> **MATERIAL PROVIDED**
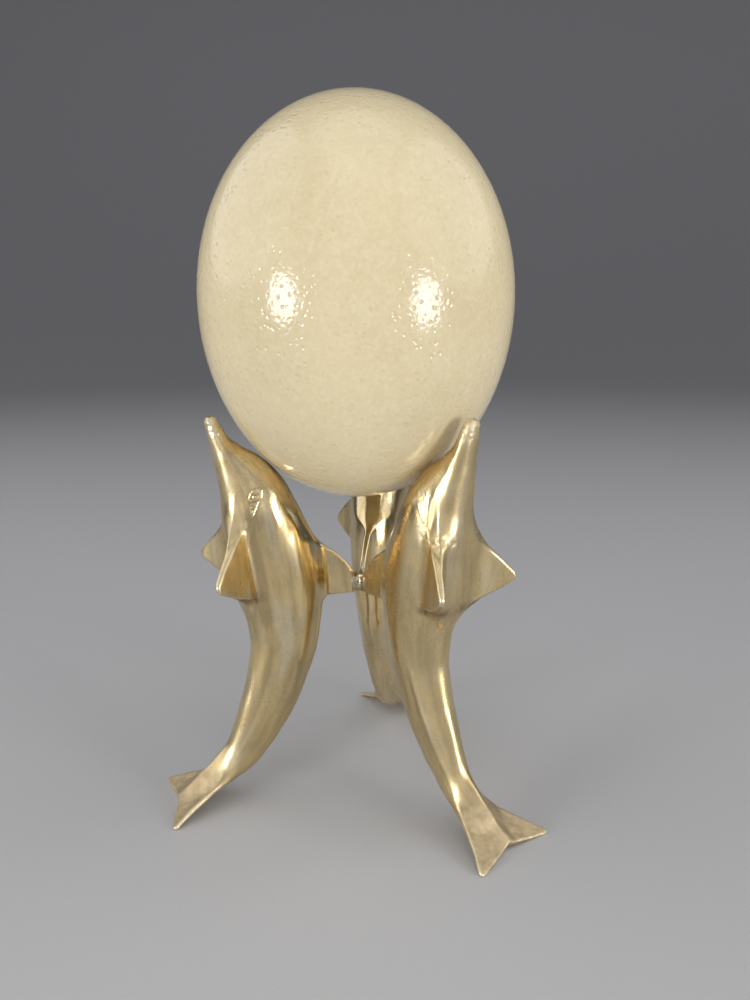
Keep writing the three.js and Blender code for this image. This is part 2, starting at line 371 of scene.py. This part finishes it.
def flukes(u, v, w):
    slope = math.radians(FLUKE_SLOPE)
    off_u, off_w = u - FLUKE_ROOT[0], w - FLUKE_ROOT[1]
    y = off_u * math.cos(slope) - off_w * math.sin(slope)
    normal = off_u * math.sin(slope) + off_w * math.cos(slope)
    forward = 1 - np.clip(y, 0, FLUKE_LENGTH) / FLUKE_LENGTH
    normal = normal + FLUKE_DROOP * forward * np.sin(math.pi * np.clip(np.abs(v) / FLUKE_REACH, 0, 1))
    ridge = np.exp(-((v / FLUKE_RIDGE_WIDTH) ** 2)) * np.interp(y, [2, 27], FLUKE_RIDGE)
    half = np.interp(np.abs(v), [0, 22], FLUKE_THICK) + ridge
    return plate(outline_distance(v, y, FLUKE_CORNERS), normal, half, FLUKE_ROUND), FLUKE_BLEND


# Each fin's field, which comes with how softly it flows into the body, and the box where it matters
FINS = [
    (dorsal_fin, [(1, 36), (-16, 16), (84, 134)]),
    (flukes, [(48, 94), (-28, 28), (-2, 36)]),
]
for side, lean, higher, reach, root in PECTORAL_SIDES:
    fin = partial(pectoral_fin, side=side, lean=math.radians(lean), higher=higher, reach=reach, root=root)
    FINS.append((fin, [(28, 82), tuple(sorted((-14 * side, 36 * side))), (82, 152)]))


def casting_at(u, v, w):
    """The dolphin's field at single points."""
    field = body_and_throat(u, v, w)
    for fin, _ in FINS:
        field = smooth_union(field, *fin(u, v, w))
    return field


def casting_grid(axes):
    """The dolphin's field on the whole grid, with each fin worked out only near itself."""
    u, v, w = (a.reshape(s) for a, s in zip(axes, [(-1, 1, 1), (1, -1, 1), (1, 1, -1)]))
    field = body_and_throat(u, v, w)
    for fin, ranges in FINS:
        box = tuple(slice(*np.searchsorted(a, ends)) for a, ends in zip(axes, ranges))
        field[box] = smooth_union(field[box], *fin(u[box[0]], v[:, box[1]], w[:, :, box[2]]))
    return np.maximum(field, -w)


# ---------------------------------------------------------------- meshes


def grid_lines(ranges):
    runs = [np.arange(low, high, step) for (low, step), (high, _) in zip(ranges, ranges[1:])]
    return np.concatenate(runs)


def surface_nets(field, axes):
    """Vertices and quads of the surface where the field on a grid is zero."""
    inside = field < 0
    corners = [(i, j, k) for i in (0, 1) for j in (0, 1) for k in (0, 1)]
    size = np.array(field.shape) - 1
    count = np.zeros(size, np.int8)
    for i, j, k in corners:
        count += inside[i : i + size[0], j : j + size[1], k : k + size[2]]
    active = (count > 0) & (count < 8)
    cells = np.argwhere(active)
    index = np.full(size, -1)
    index[active] = np.arange(len(cells))
    total = np.zeros((len(cells), 3))
    crossings = np.zeros(len(cells))
    for a in corners:
        for axis in range(3):
            if a[axis]:
                continue
            b = tuple(1 if n == axis else x for n, x in enumerate(a))
            fa = field[tuple((cells + a).T)]
            fb = field[tuple((cells + b).T)]
            crossed = (fa < 0) != (fb < 0)
            t = np.where(crossed, fa / np.where(fa == fb, 1, fa - fb), 0)
            point = np.array(a, float) + t[:, None] * (np.array(b) - a)
            total[crossed] += point[crossed]
            crossings[crossed] += 1
    place = cells + total / crossings[:, None]
    vertices = np.stack([np.interp(place[:, k], np.arange(len(a)), a) for k, a in enumerate(axes)], 1)
    quads = []
    for axis in range(3):
        swapped_in = np.moveaxis(inside, axis, 0)
        swapped_index = np.moveaxis(index, axis, 0)
        changes = swapped_in[:-1, 1:-1, 1:-1] != swapped_in[1:, 1:-1, 1:-1]
        i, j, k = np.argwhere(changes).T
        ring = [swapped_index[i, j + a, k + b] for a, b in ((0, 0), (1, 0), (1, 1), (0, 1))]
        faces = np.stack(ring, 1)
        outward = swapped_in[i, j + 1, k + 1]
        if axis == 1:  # moving this axis to the front mirrors the other two
            outward = ~outward
        faces[~outward] = faces[~outward][:, ::-1]
        quads.append(faces)
    return vertices, np.vstack(quads)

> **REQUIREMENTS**
The lines from the top of the data above down to the line containing "return np.concatenate(runs)" are to be copied exactly; no other line should appear.

> **ANSWER FOR THE TASK**
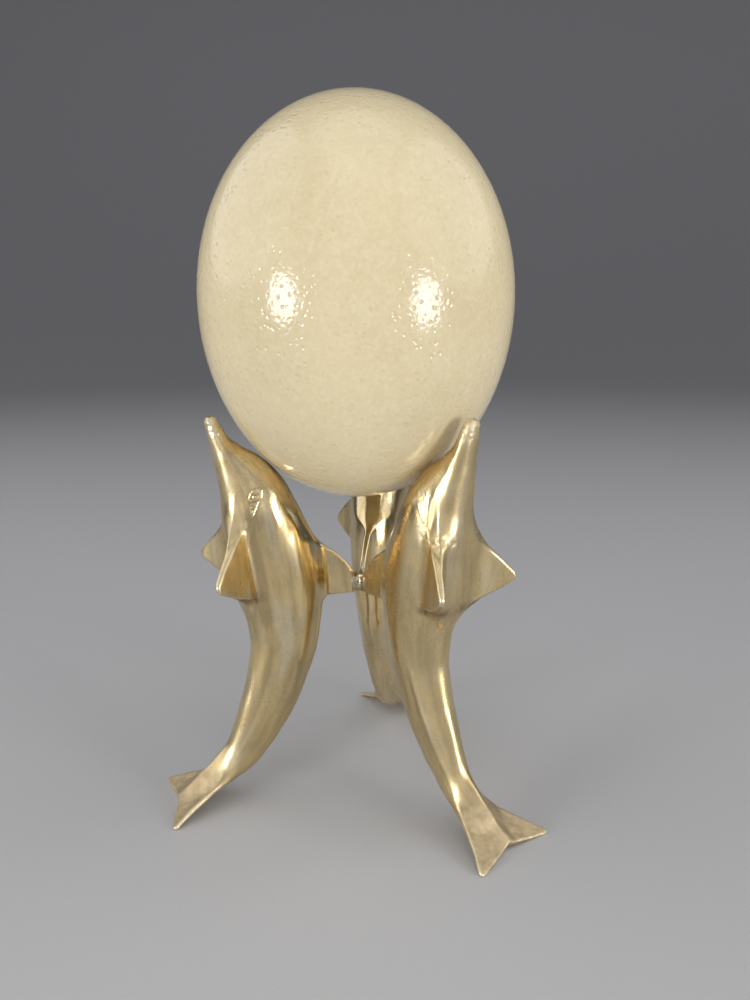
Keep writing the three.js and Blender code for this image. This is part 2, starting at line 371 of scene.py. This part finishes it.
def flukes(u, v, w):
    slope = math.radians(FLUKE_SLOPE)
    off_u, off_w = u - FLUKE_ROOT[0], w - FLUKE_ROOT[1]
    y = off_u * math.cos(slope) - off_w * math.sin(slope)
    normal = off_u * math.sin(slope) + off_w * math.cos(slope)
    forward = 1 - np.clip(y, 0, FLUKE_LENGTH) / FLUKE_LENGTH
    normal = normal + FLUKE_DROOP * forward * np.sin(math.pi * np.clip(np.abs(v) / FLUKE_REACH, 0, 1))
    ridge = np.exp(-((v / FLUKE_RIDGE_WIDTH) ** 2)) * np.interp(y, [2, 27], FLUKE_RIDGE)
    half = np.interp(np.abs(v), [0, 22], FLUKE_THICK) + ridge
    return plate(outline_distance(v, y, FLUKE_CORNERS), normal, half, FLUKE_ROUND), FLUKE_BLEND


# Each fin's field, which comes with how softly it flows into the body, and the box where it matters
FINS = [
    (dorsal_fin, [(1, 36), (-16, 16), (84, 134)]),
    (flukes, [(48, 94), (-28, 28), (-2, 36)]),
]
for side, lean, higher, reach, root in PECTORAL_SIDES:
    fin = partial(pectoral_fin, side=side, lean=math.radians(lean), higher=higher, reach=reach, root=root)
    FINS.append((fin, [(28, 82), tuple(sorted((-14 * side, 36 * side))), (82, 152)]))


def casting_at(u, v, w):
    """The dolphin's field at single points."""
    field = body_and_throat(u, v, w)
    for fin, _ in FINS:
        field = smooth_union(field, *fin(u, v, w))
    return field


def casting_grid(axes):
    """The dolphin's field on the whole grid, with each fin worked out only near itself."""
    u, v, w = (a.reshape(s) for a, s in zip(axes, [(-1, 1, 1), (1, -1, 1), (1, 1, -1)]))
    field = body_and_throat(u, v, w)
    for fin, ranges in FINS:
        box = tuple(slice(*np.searchsorted(a, ends)) for a, ends in zip(axes, ranges))
        field[box] = smooth_union(field[box], *fin(u[box[0]], v[:, box[1]], w[:, :, box[2]]))
    return np.maximum(field, -w)


# ---------------------------------------------------------------- meshes


def grid_lines(ranges):
    runs = [np.arange(low, high, step) for (low, step), (high, _) in zip(ranges, ranges[1:])]
    return np.concatenate(runs)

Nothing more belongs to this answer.